→ **Data shown**:
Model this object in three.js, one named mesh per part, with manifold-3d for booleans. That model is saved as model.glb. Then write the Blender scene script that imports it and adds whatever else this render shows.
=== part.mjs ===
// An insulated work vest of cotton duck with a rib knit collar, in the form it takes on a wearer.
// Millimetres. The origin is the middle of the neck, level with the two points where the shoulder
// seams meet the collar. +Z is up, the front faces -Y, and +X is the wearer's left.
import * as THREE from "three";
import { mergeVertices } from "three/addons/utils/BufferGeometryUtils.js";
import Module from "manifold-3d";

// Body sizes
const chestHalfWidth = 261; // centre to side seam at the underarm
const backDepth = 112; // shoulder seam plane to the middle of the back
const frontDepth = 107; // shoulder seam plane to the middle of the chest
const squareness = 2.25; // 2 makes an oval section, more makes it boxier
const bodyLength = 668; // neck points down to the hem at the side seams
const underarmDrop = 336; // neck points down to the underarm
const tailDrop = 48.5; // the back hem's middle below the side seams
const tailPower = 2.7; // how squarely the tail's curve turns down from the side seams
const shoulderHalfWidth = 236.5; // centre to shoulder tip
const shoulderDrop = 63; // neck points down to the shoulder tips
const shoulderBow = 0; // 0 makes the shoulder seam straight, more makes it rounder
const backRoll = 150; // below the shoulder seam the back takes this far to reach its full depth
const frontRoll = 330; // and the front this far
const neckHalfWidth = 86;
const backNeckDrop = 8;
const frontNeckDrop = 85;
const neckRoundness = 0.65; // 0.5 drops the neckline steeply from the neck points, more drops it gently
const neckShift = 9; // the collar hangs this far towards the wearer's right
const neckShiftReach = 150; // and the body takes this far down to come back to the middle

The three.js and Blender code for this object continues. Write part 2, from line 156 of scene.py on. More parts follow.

→ **Your instructions**:
Looking at the records above, work out how many lines include the string "manifold". Give the number and nothing else.

→ **The output**:
2